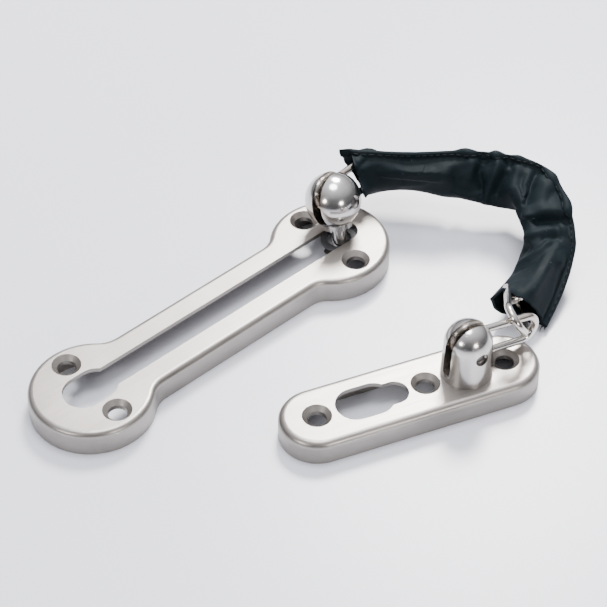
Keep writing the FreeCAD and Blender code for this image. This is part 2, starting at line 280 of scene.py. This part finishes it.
# The first stretch's lowest points are raised towards this height, above the track plate's top at 7.5 mm,
# so that it clears the plate as the stud slides. The raise ends this far along, fading over the last length.
TRACK_CLEAR, TRACK_REACH, TRACK_EASE = 7.75, 24.0, 10.0


def softened(rows, sigma):
    """Rows smoothed along their length, running on straight past both ends."""
    reach = int(sigma * 3) + 1
    before = 2 * rows[0] - rows[reach:0:-1]
    after = 2 * rows[-1] - rows[-2:-reach - 2:-1]
    padded = np.concatenate([before, rows, after])
    weights = np.exp(-0.5 * (np.arange(-reach, reach + 1) / sigma) ** 2)
    weights /= weights.sum()
    return sum(weight * padded[k:k + len(rows)] for k, weight in enumerate(weights))


def unit(vectors):
    return vectors / np.linalg.norm(vectors, axis=-1, keepdims=True)


def sleeve_axes():
    """The tube's middle line, its directions along, across the flat and out to the front, and its sizes."""
    inner, outer = (np.array([row[k] for row in STATIONS]) for k in (0, 1))
    slack = np.array([row[2:] for row in STATIONS])
    middle = (inner + outer) / 2
    far = np.concatenate([[0], np.cumsum(np.linalg.norm(np.diff(middle, axis=0), axis=1))])
    at = np.linspace(0, far[-1], RINGS)
    step = at[1]
    inner, outer, slack = (
        softened(np.stack([np.interp(at, far, column) for column in rows.T], 1), 2.6 / step)
        for rows in (inner, outer, slack))
    middle = (inner + outer) / 2
    along = unit(np.gradient(softened(middle, 2.0 / step), axis=0))
    flat = outer - inner
    half = np.linalg.norm(flat, axis=1) / 2
    front = unit(np.cross(along, flat))
    across = unit(flat)
    length = np.concatenate([[0], np.cumsum(np.linalg.norm(np.diff(middle, axis=0), axis=1))])
    return middle, along, across, front, half, slack, length


MIDDLE, ALONG, WIDE, FRONT, HALF, SLACK, LENGTH = sleeve_axes()
V = np.cos(np.pi * np.arange(ACROSS + 1) / ACROSS)  # 1 at the outer, sewn edge and -1 at the inner one
# The column of each point round a ring.
ROUND = np.concatenate([np.arange(ACROSS + 1), np.arange(ACROSS - 1, 0, -1)])
SIDE = np.concatenate([np.ones(ACROSS + 1), -np.ones(ACROSS - 1)])             # 1 in front and -1 behind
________
◆ **Short task**:
Everything from the first line of the material through the line containing "TRACK_CLEAR, TRACK_REACH, TRACK_EASE" is to be printed exactly; lines after that are to be left out.

◆ **Right answer**:
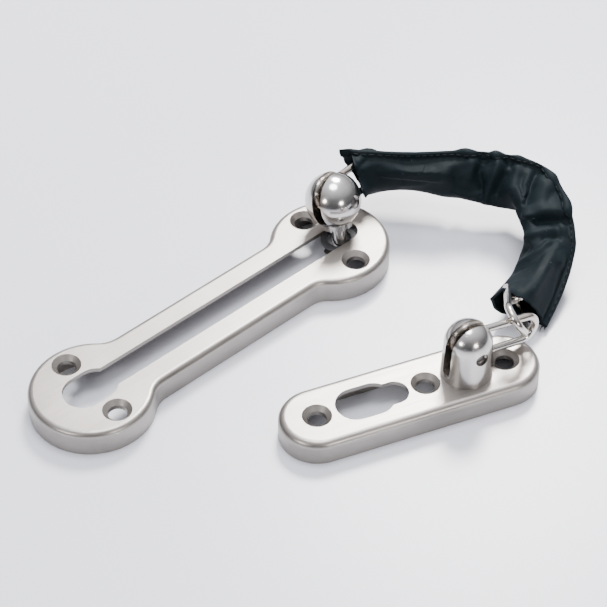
Keep writing the FreeCAD and Blender code for this image. This is part 2, starting at line 280 of scene.py. This part finishes it.
# The first stretch's lowest points are raised towards this height, above the track plate's top at 7.5 mm,
# so that it clears the plate as the stud slides. The raise ends this far along, fading over the last length.
TRACK_CLEAR, TRACK_REACH, TRACK_EASE = 7.75, 24.0, 10.0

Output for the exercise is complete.